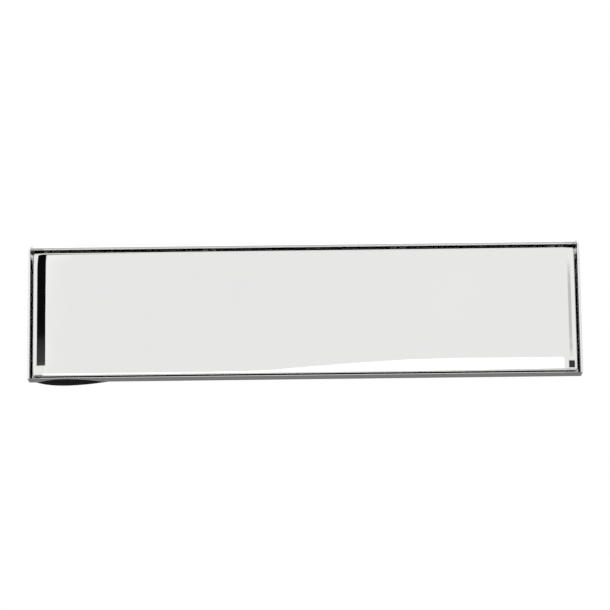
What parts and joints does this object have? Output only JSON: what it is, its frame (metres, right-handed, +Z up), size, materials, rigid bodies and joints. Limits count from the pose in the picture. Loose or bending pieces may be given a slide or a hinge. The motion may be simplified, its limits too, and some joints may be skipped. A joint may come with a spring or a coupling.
{
  "type": "letter plate",
  "caption": "Mirror-chrome letter plate for a door: shallow frame, top-hinged sprung flap, sleeve with draught brushes, and through bolts.",
  "frame": {"origin": "middle of the door cut-out on the door's outer face, where the foam ring seats", "axes": "+X to the right seen from outside, +Y through the door into the house, +Z up"},
  "size_m": [0.305, 0.0635, 0.0761],
  "materials": {
    "chrome": "mirror-polished chrome plate",
    "steel": "zinc-plated steel",
    "spring_steel": "drawn spring wire",
    "brass": "turned brass",
    "sleeve": "fine-textured black moulding",
    "foam": "closed-cell black foam",
    "buffer": "soft black rubber",
    "aluminium": "mill-finish extrusion",
    "bristle": "black nylon bristle",
    "cap": "silver-grey moulded cap"
  },
  "bodies": {
    "plate": {"frame": "chrome", "hinge_pin": "steel", "gasket": "foam", "sleeve": "sleeve", "flap_spring_left": "spring_steel", "pin_clip_left": "steel", "threaded_post_left": "brass", "flap_spring_right": "spring_steel", "pin_clip_right": "steel", "threaded_post_right": "brass", "sleeve_screw_1": "steel", "sleeve_screw_2": "steel", "sleeve_screw_3": "steel", "sleeve_screw_4": "steel", "upper_brush_carrier": "aluminium", "upper_brush": "bristle", "lower_brush_carrier": "aluminium", "lower_brush": "bristle"},
    "flap": {"flap": "chrome", "flap_bumper_left": "buffer", "flap_bumper_right": "buffer"},
    "bolt_left": {"fixing_bolt_left": "steel", "bolt_washer_left": "steel", "bolt_cap_left": "cap"},
    "bolt_right": {"fixing_bolt_right": "steel", "bolt_washer_right": "steel", "bolt_cap_right": "cap"}
  },
  "joints": [
    {"name": "flap_hinge", "type": "hinge", "parent": "plate", "child": "flap", "pos_m": [0, -0.0096, 0.0298], "axis": [-1, 0, 0], "range_deg": [0, 90], "stiffness_Nm_per_rad": 0.06, "springref_deg": -51.57},
    {"name": "bolt_slide_left", "type": "slide", "parent": "plate", "child": "bolt_left", "axis": [0, 1, 0], "range_m": [-0.01, 0.018]},
    {"name": "bolt_slide_right", "type": "slide", "parent": "plate", "child": "bolt_right", "axis": [0, 1, 0], "range_m": [-0.01, 0.018]}
  ]
}
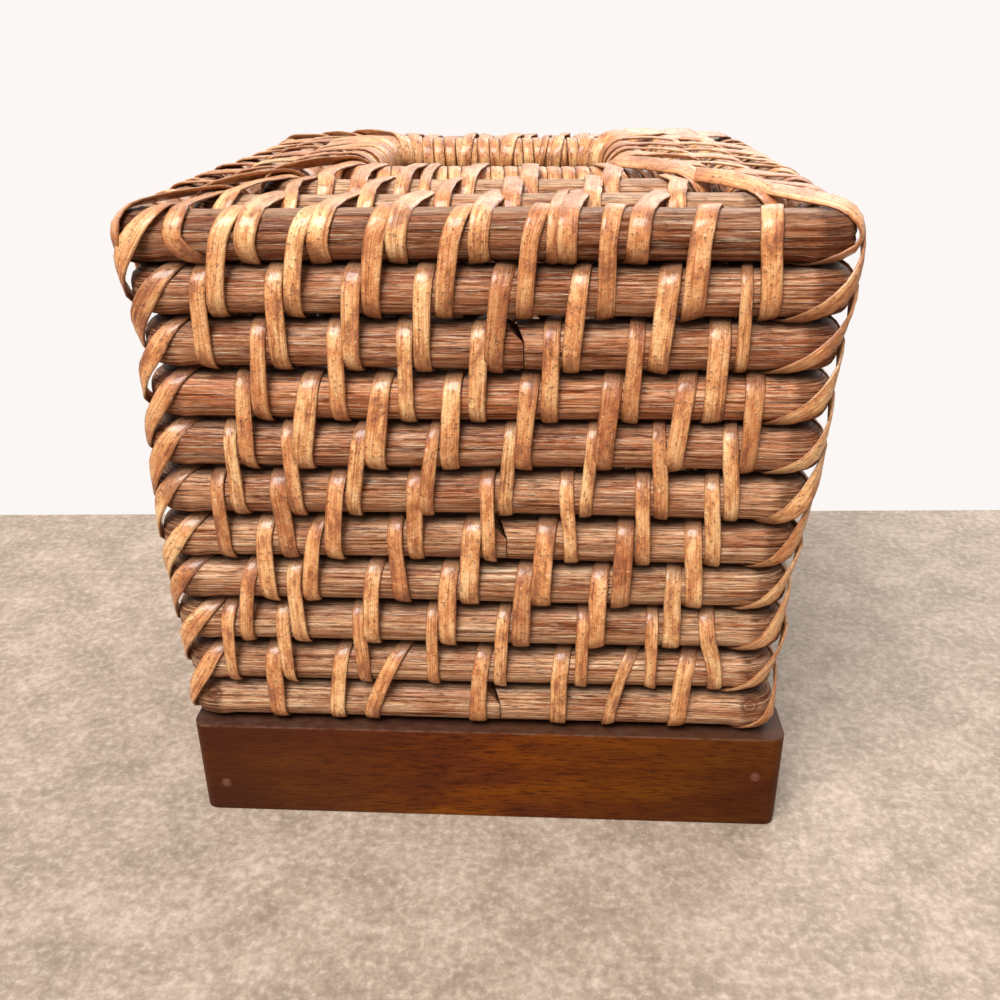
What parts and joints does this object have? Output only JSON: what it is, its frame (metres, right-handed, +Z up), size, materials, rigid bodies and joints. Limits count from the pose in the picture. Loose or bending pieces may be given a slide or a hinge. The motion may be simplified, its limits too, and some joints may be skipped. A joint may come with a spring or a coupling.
{
  "type": "tissue box cover",
  "caption": "Square lift-off cover for a cube tissue box: stacked rattan hoops bound with cane strips, a wooden base frame and a square opening in the top.",
  "frame": {"origin": "middle of the base frame's underside", "axes": "+Z up through the top opening, -Y towards the front face that the picture shows, +X to its right"},
  "size_m": [0.1512, 0.1512, 0.156],
  "materials": {
    "rattan_rod": "satin lacquered whole cane",
    "cane_strip": "glossy split cane skin",
    "base_wood": "dark reddish brown satin stain",
    "nail_steel": "plain steel",
    "wood_filler": "matt filler"
  },
  "bodies": {
    "root": {"side_hoop_1": "rattan_rod", "side_hoop_2": "rattan_rod", "side_hoop_3": "rattan_rod", "side_hoop_4": "rattan_rod", "side_hoop_5": "rattan_rod", "side_hoop_6": "rattan_rod", "side_hoop_7": "rattan_rod", "side_hoop_8": "rattan_rod", "side_hoop_9": "rattan_rod", "side_hoop_10": "rattan_rod", "side_hoop_11": "rattan_rod", "flat_hoop_1": "rattan_rod", "flat_hoop_2": "rattan_rod", "rim_hoop": "rattan_rod", "side_lashing_1": "cane_strip", "side_lashing_2": "cane_strip", "side_lashing_3": "cane_strip", "side_lashing_4": "cane_strip", "side_lashing_5": "cane_strip", "side_lashing_6": "cane_strip", "side_lashing_7": "cane_strip", "side_lashing_8": "cane_strip", "side_lashing_9": "cane_strip", "side_lashing_10": "cane_strip", "flat_lashing_1": "cane_strip", "flat_lashing_2": "cane_strip", "flat_lashing_3": "cane_strip", "rim_wrap": "cane_strip", "base_rail_front": "base_wood", "base_rail_back": "base_wood", "base_rail_left": "base_wood", "base_rail_right": "base_wood", "base_nails": "nail_steel", "nail_fillers": "wood_filler", "hoop_nails": "nail_steel"}
  },
  "joints": []
}
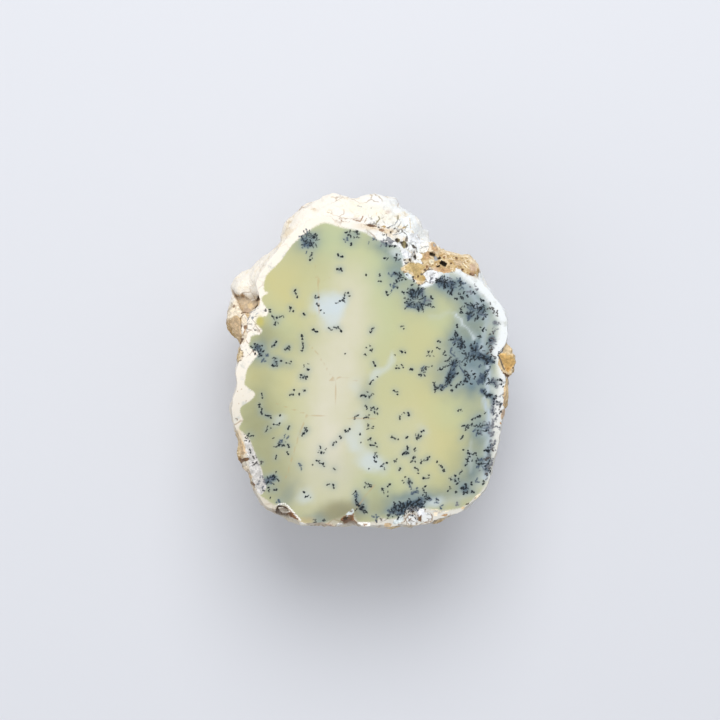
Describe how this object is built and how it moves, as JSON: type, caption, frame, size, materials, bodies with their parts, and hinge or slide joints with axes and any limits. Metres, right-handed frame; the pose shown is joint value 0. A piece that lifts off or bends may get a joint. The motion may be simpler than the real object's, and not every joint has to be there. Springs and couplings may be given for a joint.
{
  "type": "dendritic opal",
  "caption": "Half nodule of dendritic opal, sawn and polished flat on one side, with a lumpy white rind and sandy host rock on the rest.",
  "frame": {"origin": "under the middle of the bounding box, on the surface that the nodule rests on", "axes": "+Z up out of the polished face, +Y along the face's longer way, towards the end with the white lump, +X to the right when looking down on the face with +Y up"},
  "size_m": [0.0692, 0.0806, 0.034],
  "materials": {
    "opal": "polished on the flat face, with dark dendrites in yellow-green opal; matt, white and sandy tan on the rest"
  },
  "bodies": {
    "root": {"dendritic_opal": "opal"}
  },
  "joints": []
}
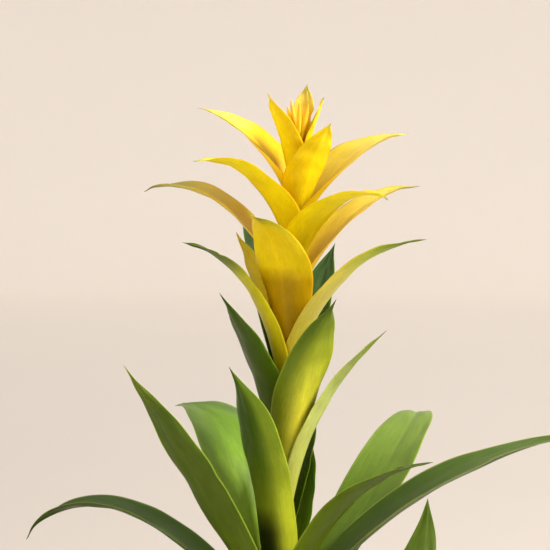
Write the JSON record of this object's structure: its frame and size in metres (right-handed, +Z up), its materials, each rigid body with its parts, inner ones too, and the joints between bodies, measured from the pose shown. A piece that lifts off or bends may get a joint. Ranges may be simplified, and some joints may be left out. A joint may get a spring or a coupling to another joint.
{
  "type": "potted bromeliad",
  "caption": "Potted bromeliad: a funnel of arching strap leaves round an upright flower stalk, with a star of pointed yellow bracts at the top, in a plain round tapered pot.",
  "frame": {"origin": "The middle of the pot's flat underside, on the surface that it stands on.", "axes": "+Z is up along the stalk, +X is to the right seen from the front, and -Y is the front."},
  "size_m": [0.4619, 0.3954, 0.5172],
  "materials": {
    "pot": "matte",
    "mix": "matte",
    "stalk": "satin",
    "leaf": "satin",
    "scape": "satin",
    "bract": "satin",
    "bud": "satin"
  },
  "bodies": {
    "root": {"pot": "pot", "potting_mix": "mix", "flower_stalk": "stalk", "flower_bract_01": "bract", "flower_bract_02": "bract", "flower_bract_03": "bract", "flower_bract_04": "bract", "flower_bract_05": "bract", "flower_bract_06": "bract", "flower_bract_07": "bract", "flower_bract_08": "bract", "flower_bract_09": "bract", "flower_bract_10": "bract", "flower_bract_11": "bract", "scape_bract_01": "scape", "scape_bract_02": "scape", "scape_bract_03": "scape", "scape_bract_04": "scape", "scape_bract_05": "scape", "scape_bract_06": "scape", "scape_bract_07": "scape", "scape_bract_08": "scape", "scape_bract_09": "scape", "scape_bract_10": "scape", "scape_bract_11": "scape", "scape_bract_12": "scape", "rosette_leaf_01": "leaf", "rosette_leaf_02": "leaf", "rosette_leaf_03": "leaf", "rosette_leaf_04": "leaf", "rosette_leaf_05": "leaf", "rosette_leaf_06": "leaf", "rosette_leaf_07": "leaf", "rosette_leaf_08": "leaf", "rosette_leaf_09": "leaf", "rosette_leaf_10": "leaf", "rosette_leaf_11": "leaf", "rosette_leaf_12": "leaf", "rosette_leaf_13": "leaf", "flower_bud_1": "bud", "flower_bud_2": "bud", "flower_bud_3": "bud", "flower_bud_4": "bud"}
  },
  "joints": []
}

● WHAT THE TASK REQUIRES: Word for word, extract all the records.

● SOLUTION TO THIS EXERCISE:
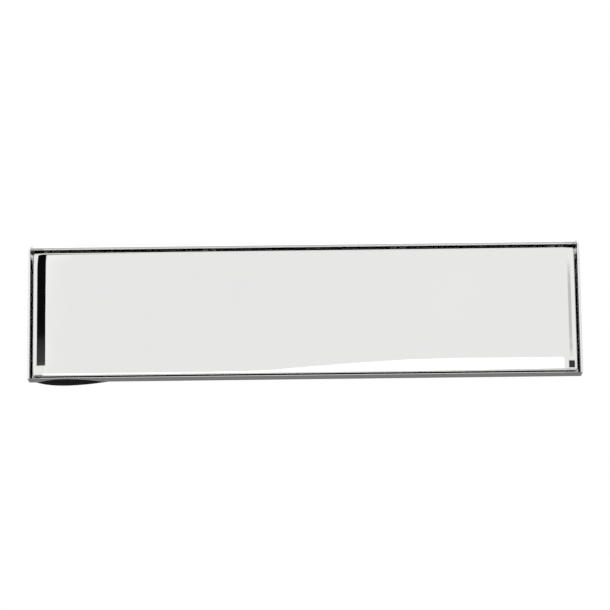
What parts and joints does this object have? Output only JSON: what it is, its frame (metres, right-handed, +Z up), size, materials, rigid bodies and joints. Limits count from the pose in the picture. Loose or bending pieces may be given a slide or a hinge. The motion may be simplified, its limits too, and some joints may be skipped. A joint may come with a spring or a coupling.
{
  "type": "letter plate",
  "caption": "Mirror-chrome letter plate for a door: shallow frame, top-hinged sprung flap, sleeve with draught brushes, and through bolts.",
  "frame": {"origin": "middle of the door cut-out on the door's outer face, where the foam ring seats", "axes": "+X to the right seen from outside, +Y through the door into the house, +Z up"},
  "size_m": [0.305, 0.0635, 0.0761],
  "materials": {
    "chrome": "mirror-polished chrome plate",
    "steel": "zinc-plated steel",
    "spring_steel": "drawn spring wire",
    "brass": "turned brass",
    "sleeve": "fine-textured black moulding",
    "foam": "closed-cell black foam",
    "buffer": "soft black rubber",
    "aluminium": "mill-finish extrusion",
    "bristle": "black nylon bristle",
    "cap": "silver-grey moulded cap"
  },
  "bodies": {
    "plate": {"frame": "chrome", "hinge_pin": "steel", "gasket": "foam", "sleeve": "sleeve", "flap_spring_left": "spring_steel", "pin_clip_left": "steel", "threaded_post_left": "brass", "flap_spring_right": "spring_steel", "pin_clip_right": "steel", "threaded_post_right": "brass", "sleeve_screw_1": "steel", "sleeve_screw_2": "steel", "sleeve_screw_3": "steel", "sleeve_screw_4": "steel", "upper_brush_carrier": "aluminium", "upper_brush": "bristle", "lower_brush_carrier": "aluminium", "lower_brush": "bristle"},
    "flap": {"flap": "chrome", "flap_bumper_left": "buffer", "flap_bumper_right": "buffer"},
    "bolt_left": {"fixing_bolt_left": "steel", "bolt_washer_left": "steel", "bolt_cap_left": "cap"},
    "bolt_right": {"fixing_bolt_right": "steel", "bolt_washer_right": "steel", "bolt_cap_right": "cap"}
  },
  "joints": [
    {"name": "flap_hinge", "type": "hinge", "parent": "plate", "child": "flap", "pos_m": [0, -0.0096, 0.0298], "axis": [-1, 0, 0], "range_deg": [0, 90], "stiffness_Nm_per_rad": 0.06, "springref_deg": -51.57},
    {"name": "bolt_slide_left", "type": "slide", "parent": "plate", "child": "bolt_left", "axis": [0, 1, 0], "range_m": [-0.01, 0.018]},
    {"name": "bolt_slide_right", "type": "slide", "parent": "plate", "child": "bolt_right", "axis": [0, 1, 0], "range_m": [-0.01, 0.018]}
  ]
}
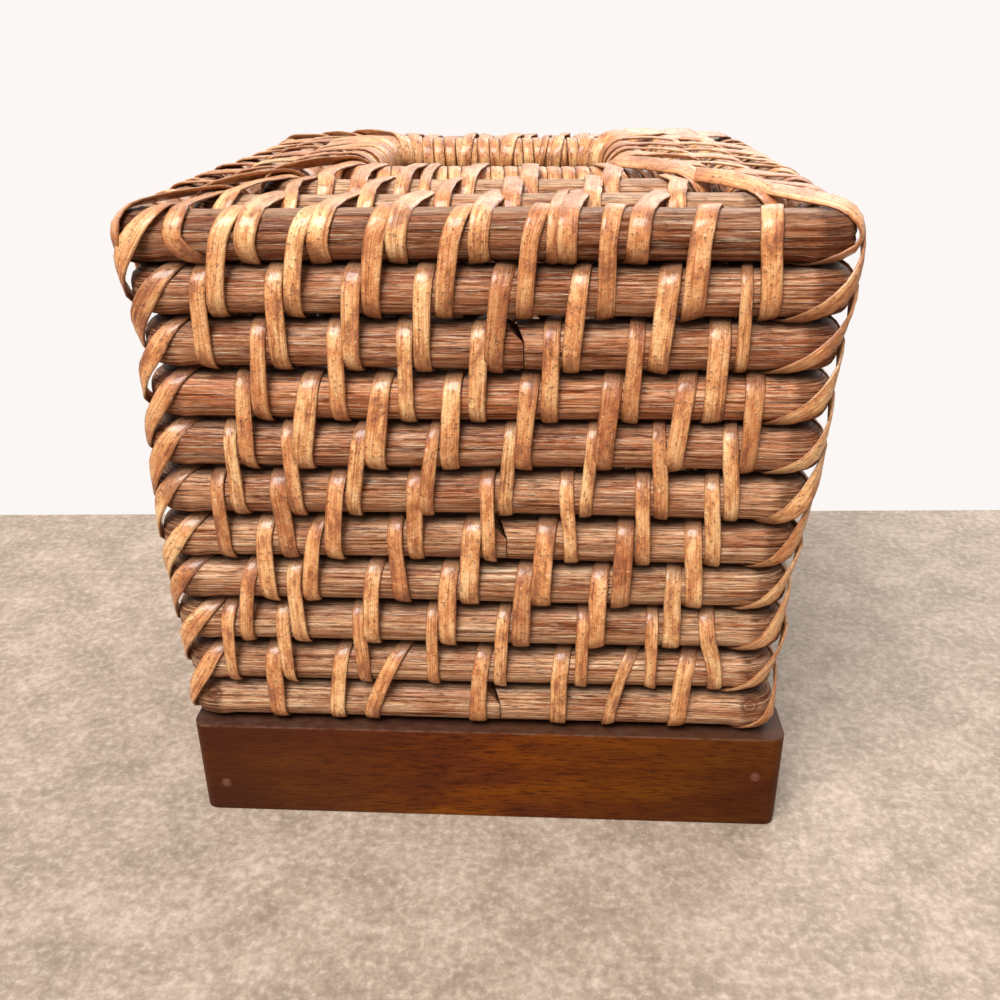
What parts and joints does this object have? Output only JSON: what it is, its frame (metres, right-handed, +Z up), size, materials, rigid bodies and joints. Limits count from the pose in the picture. Loose or bending pieces may be given a slide or a hinge. The motion may be simplified, its limits too, and some joints may be skipped. A joint may come with a spring or a coupling.
{
  "type": "tissue box cover",
  "caption": "Square lift-off cover for a cube tissue box: stacked rattan hoops bound with cane strips, a wooden base frame and a square opening in the top.",
  "frame": {"origin": "middle of the base frame's underside", "axes": "+Z up through the top opening, -Y towards the front face that the picture shows, +X to its right"},
  "size_m": [0.1512, 0.1512, 0.156],
  "materials": {
    "rattan_rod": "satin lacquered whole cane",
    "cane_strip": "glossy split cane skin",
    "base_wood": "dark reddish brown satin stain",
    "nail_steel": "plain steel",
    "wood_filler": "matt filler"
  },
  "bodies": {
    "root": {"side_hoop_1": "rattan_rod", "side_hoop_2": "rattan_rod", "side_hoop_3": "rattan_rod", "side_hoop_4": "rattan_rod", "side_hoop_5": "rattan_rod", "side_hoop_6": "rattan_rod", "side_hoop_7": "rattan_rod", "side_hoop_8": "rattan_rod", "side_hoop_9": "rattan_rod", "side_hoop_10": "rattan_rod", "side_hoop_11": "rattan_rod", "flat_hoop_1": "rattan_rod", "flat_hoop_2": "rattan_rod", "rim_hoop": "rattan_rod", "side_lashing_1": "cane_strip", "side_lashing_2": "cane_strip", "side_lashing_3": "cane_strip", "side_lashing_4": "cane_strip", "side_lashing_5": "cane_strip", "side_lashing_6": "cane_strip", "side_lashing_7": "cane_strip", "side_lashing_8": "cane_strip", "side_lashing_9": "cane_strip", "side_lashing_10": "cane_strip", "flat_lashing_1": "cane_strip", "flat_lashing_2": "cane_strip", "flat_lashing_3": "cane_strip", "rim_wrap": "cane_strip", "base_rail_front": "base_wood", "base_rail_back": "base_wood", "base_rail_left": "base_wood", "base_rail_right": "base_wood", "base_nails": "nail_steel", "nail_fillers": "wood_filler", "hoop_nails": "nail_steel"}
  },
  "joints": []
}
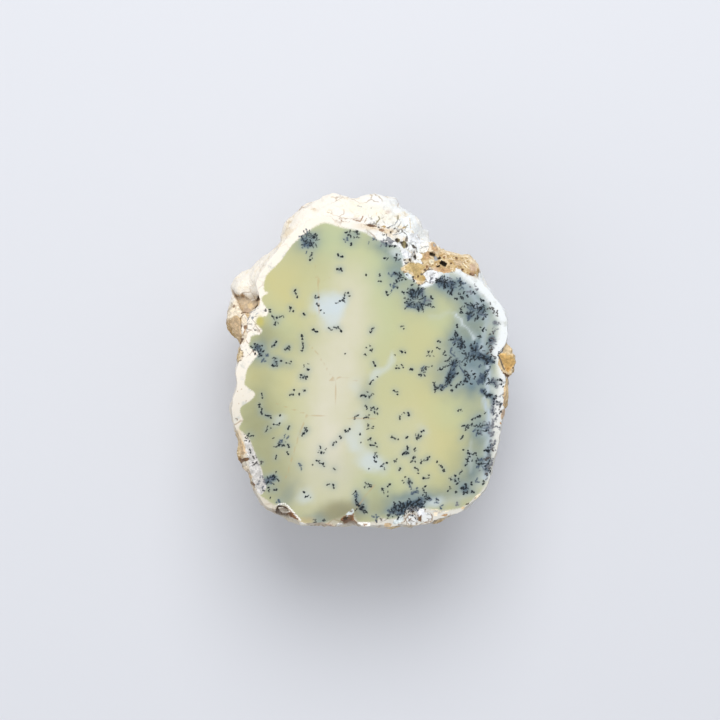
Describe how this object is built and how it moves, as JSON: type, caption, frame, size, materials, bodies with their parts, and hinge or slide joints with axes and any limits. Metres, right-handed frame; the pose shown is joint value 0. A piece that lifts off or bends may get a joint. The motion may be simpler than the real object's, and not every joint has to be there. Springs and couplings may be given for a joint.
{
  "type": "dendritic opal",
  "caption": "Half nodule of dendritic opal, sawn and polished flat on one side, with a lumpy white rind and sandy host rock on the rest.",
  "frame": {"origin": "under the middle of the bounding box, on the surface that the nodule rests on", "axes": "+Z up out of the polished face, +Y along the face's longer way, towards the end with the white lump, +X to the right when looking down on the face with +Y up"},
  "size_m": [0.0692, 0.0806, 0.034],
  "materials": {
    "opal": "polished on the flat face, with dark dendrites in yellow-green opal; matt, white and sandy tan on the rest"
  },
  "bodies": {
    "root": {"dendritic_opal": "opal"}
  },
  "joints": []
}
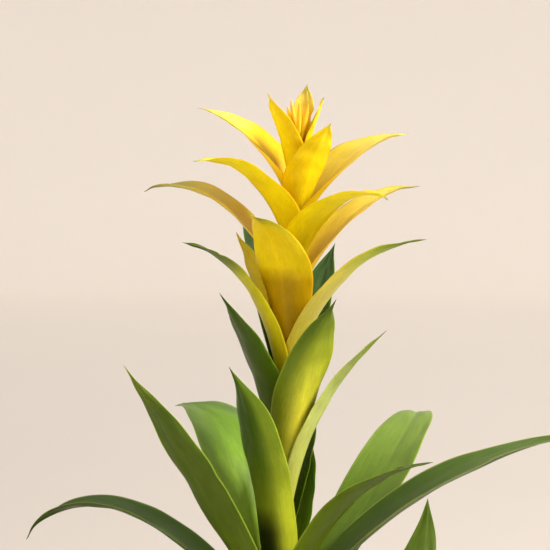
Write the JSON record of this object's structure: its frame and size in metres (right-handed, +Z up), its materials, each rigid body with its parts, inner ones too, and the joints between bodies, measured from the pose shown. A piece that lifts off or bends may get a joint. Ranges may be simplified, and some joints may be left out. A joint may get a spring or a coupling to another joint.
{
  "type": "potted bromeliad",
  "caption": "Potted bromeliad: a funnel of arching strap leaves round an upright flower stalk, with a star of pointed yellow bracts at the top, in a plain round tapered pot.",
  "frame": {"origin": "The middle of the pot's flat underside, on the surface that it stands on.", "axes": "+Z is up along the stalk, +X is to the right seen from the front, and -Y is the front."},
  "size_m": [0.4619, 0.3954, 0.5172],
  "materials": {
    "pot": "matte",
    "mix": "matte",
    "stalk": "satin",
    "leaf": "satin",
    "scape": "satin",
    "bract": "satin",
    "bud": "satin"
  },
  "bodies": {
    "root": {"pot": "pot", "potting_mix": "mix", "flower_stalk": "stalk", "flower_bract_01": "bract", "flower_bract_02": "bract", "flower_bract_03": "bract", "flower_bract_04": "bract", "flower_bract_05": "bract", "flower_bract_06": "bract", "flower_bract_07": "bract", "flower_bract_08": "bract", "flower_bract_09": "bract", "flower_bract_10": "bract", "flower_bract_11": "bract", "scape_bract_01": "scape", "scape_bract_02": "scape", "scape_bract_03": "scape", "scape_bract_04": "scape", "scape_bract_05": "scape", "scape_bract_06": "scape", "scape_bract_07": "scape", "scape_bract_08": "scape", "scape_bract_09": "scape", "scape_bract_10": "scape", "scape_bract_11": "scape", "scape_bract_12": "scape", "rosette_leaf_01": "leaf", "rosette_leaf_02": "leaf", "rosette_leaf_03": "leaf", "rosette_leaf_04": "leaf", "rosette_leaf_05": "leaf", "rosette_leaf_06": "leaf", "rosette_leaf_07": "leaf", "rosette_leaf_08": "leaf", "rosette_leaf_09": "leaf", "rosette_leaf_10": "leaf", "rosette_leaf_11": "leaf", "rosette_leaf_12": "leaf", "rosette_leaf_13": "leaf", "flower_bud_1": "bud", "flower_bud_2": "bud", "flower_bud_3": "bud", "flower_bud_4": "bud"}
  },
  "joints": []
}